— Begin —

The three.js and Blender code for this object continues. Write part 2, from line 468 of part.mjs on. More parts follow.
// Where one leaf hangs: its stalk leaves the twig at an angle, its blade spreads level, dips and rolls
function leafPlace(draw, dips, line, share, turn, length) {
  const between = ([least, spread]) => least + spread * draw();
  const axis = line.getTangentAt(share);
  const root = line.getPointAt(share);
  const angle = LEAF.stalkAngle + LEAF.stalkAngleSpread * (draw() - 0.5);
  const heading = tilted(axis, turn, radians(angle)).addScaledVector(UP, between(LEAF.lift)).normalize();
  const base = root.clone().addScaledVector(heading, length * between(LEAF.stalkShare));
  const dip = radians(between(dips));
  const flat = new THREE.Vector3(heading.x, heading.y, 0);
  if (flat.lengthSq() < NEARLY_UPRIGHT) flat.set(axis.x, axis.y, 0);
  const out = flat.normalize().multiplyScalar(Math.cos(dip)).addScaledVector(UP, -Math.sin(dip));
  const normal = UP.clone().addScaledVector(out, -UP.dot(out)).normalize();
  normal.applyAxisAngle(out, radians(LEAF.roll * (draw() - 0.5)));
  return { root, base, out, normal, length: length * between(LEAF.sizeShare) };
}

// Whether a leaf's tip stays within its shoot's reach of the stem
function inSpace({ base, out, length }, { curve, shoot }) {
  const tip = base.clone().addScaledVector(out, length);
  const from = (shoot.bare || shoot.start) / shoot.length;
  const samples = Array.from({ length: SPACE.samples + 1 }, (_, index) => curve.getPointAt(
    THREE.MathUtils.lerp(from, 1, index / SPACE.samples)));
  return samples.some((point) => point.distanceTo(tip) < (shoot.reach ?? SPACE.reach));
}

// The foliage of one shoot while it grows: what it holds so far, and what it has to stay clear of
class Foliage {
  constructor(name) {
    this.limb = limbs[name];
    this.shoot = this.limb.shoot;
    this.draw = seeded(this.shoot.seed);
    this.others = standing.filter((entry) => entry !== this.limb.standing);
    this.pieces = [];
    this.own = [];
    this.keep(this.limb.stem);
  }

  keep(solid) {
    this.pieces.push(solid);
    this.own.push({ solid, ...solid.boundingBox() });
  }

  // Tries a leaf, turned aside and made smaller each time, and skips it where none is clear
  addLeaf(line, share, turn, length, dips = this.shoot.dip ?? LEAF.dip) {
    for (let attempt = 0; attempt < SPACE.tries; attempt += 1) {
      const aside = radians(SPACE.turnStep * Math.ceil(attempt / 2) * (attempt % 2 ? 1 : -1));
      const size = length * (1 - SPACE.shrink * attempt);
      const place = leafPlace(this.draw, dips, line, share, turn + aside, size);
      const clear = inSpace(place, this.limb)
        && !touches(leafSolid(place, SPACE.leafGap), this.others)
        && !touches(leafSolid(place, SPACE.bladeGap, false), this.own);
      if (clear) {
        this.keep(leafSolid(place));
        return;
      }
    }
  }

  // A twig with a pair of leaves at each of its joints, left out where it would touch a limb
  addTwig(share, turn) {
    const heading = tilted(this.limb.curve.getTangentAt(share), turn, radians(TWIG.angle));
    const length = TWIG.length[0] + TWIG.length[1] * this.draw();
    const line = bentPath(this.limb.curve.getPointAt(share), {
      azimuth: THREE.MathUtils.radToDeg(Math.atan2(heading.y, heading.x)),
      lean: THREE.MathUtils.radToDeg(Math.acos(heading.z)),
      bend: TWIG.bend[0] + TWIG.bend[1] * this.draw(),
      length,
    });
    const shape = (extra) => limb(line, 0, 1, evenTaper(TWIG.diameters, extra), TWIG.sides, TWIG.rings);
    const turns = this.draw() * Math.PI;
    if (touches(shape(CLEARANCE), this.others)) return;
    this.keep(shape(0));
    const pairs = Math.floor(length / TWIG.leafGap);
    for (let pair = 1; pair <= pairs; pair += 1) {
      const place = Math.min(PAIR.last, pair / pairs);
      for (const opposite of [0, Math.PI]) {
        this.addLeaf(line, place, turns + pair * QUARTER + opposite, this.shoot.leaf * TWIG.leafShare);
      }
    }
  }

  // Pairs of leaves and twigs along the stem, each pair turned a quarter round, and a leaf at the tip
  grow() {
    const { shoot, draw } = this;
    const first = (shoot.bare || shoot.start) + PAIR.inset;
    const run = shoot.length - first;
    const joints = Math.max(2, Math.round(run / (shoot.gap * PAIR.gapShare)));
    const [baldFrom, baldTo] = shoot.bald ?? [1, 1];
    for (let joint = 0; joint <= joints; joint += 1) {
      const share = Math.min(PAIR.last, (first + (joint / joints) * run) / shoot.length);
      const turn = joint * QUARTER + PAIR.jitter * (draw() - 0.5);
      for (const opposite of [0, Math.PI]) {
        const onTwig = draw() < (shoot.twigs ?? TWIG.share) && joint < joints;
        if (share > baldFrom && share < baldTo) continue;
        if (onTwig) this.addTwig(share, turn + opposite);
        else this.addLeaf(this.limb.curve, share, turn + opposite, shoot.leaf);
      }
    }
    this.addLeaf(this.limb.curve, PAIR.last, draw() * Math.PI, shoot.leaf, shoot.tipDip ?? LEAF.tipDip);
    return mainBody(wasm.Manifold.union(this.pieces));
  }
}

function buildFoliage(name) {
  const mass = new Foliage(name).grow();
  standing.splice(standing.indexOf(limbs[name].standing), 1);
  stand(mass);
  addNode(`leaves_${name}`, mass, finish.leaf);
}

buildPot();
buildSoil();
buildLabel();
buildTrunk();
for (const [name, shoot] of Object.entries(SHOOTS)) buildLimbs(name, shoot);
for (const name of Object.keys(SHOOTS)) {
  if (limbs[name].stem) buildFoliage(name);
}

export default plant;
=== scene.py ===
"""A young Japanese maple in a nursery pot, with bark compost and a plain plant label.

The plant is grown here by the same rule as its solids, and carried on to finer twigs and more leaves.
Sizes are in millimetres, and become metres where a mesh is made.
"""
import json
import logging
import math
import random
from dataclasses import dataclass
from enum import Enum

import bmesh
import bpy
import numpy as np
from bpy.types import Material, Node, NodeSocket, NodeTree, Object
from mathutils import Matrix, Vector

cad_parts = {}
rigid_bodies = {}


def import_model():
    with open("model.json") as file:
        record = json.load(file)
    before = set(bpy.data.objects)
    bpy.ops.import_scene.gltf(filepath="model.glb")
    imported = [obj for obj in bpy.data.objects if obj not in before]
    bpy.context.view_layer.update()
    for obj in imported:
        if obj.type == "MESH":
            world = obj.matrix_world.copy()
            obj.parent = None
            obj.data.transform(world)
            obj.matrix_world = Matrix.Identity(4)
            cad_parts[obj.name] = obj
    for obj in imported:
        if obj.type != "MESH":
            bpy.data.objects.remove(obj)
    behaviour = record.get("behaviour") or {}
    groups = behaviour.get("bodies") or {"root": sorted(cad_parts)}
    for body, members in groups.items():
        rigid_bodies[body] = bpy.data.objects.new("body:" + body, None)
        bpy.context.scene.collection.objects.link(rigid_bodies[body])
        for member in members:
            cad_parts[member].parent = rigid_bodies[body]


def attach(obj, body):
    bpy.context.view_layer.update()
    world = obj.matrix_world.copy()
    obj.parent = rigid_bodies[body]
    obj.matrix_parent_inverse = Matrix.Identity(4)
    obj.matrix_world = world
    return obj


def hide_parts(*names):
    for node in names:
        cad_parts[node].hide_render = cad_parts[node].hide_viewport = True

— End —

Set down only these lines, exactly: the line containing "record = json.load(file)" and each line after it, through the end of the listing.

**RESULT OF THE EXERCISE:**
        record = json.load(file)
    before = set(bpy.data.objects)
    bpy.ops.import_scene.gltf(filepath="model.glb")
    imported = [obj for obj in bpy.data.objects if obj not in before]
    bpy.context.view_layer.update()
    for obj in imported:
        if obj.type == "MESH":
            world = obj.matrix_world.copy()
            obj.parent = None
            obj.data.transform(world)
            obj.matrix_world = Matrix.Identity(4)
            cad_parts[obj.name] = obj
    for obj in imported:
        if obj.type != "MESH":
            bpy.data.objects.remove(obj)
    behaviour = record.get("behaviour") or {}
    groups = behaviour.get("bodies") or {"root": sorted(cad_parts)}
    for body, members in groups.items():
        rigid_bodies[body] = bpy.data.objects.new("body:" + body, None)
        bpy.context.scene.collection.objects.link(rigid_bodies[body])
        for member in members:
            cad_parts[member].parent = rigid_bodies[body]


def attach(obj, body):
    bpy.context.view_layer.update()
    world = obj.matrix_world.copy()
    obj.parent = rigid_bodies[body]
    obj.matrix_parent_inverse = Matrix.Identity(4)
    obj.matrix_world = world
    return obj


def hide_parts(*names):
    for node in names:
        cad_parts[node].hide_render = cad_parts[node].hide_viewport = True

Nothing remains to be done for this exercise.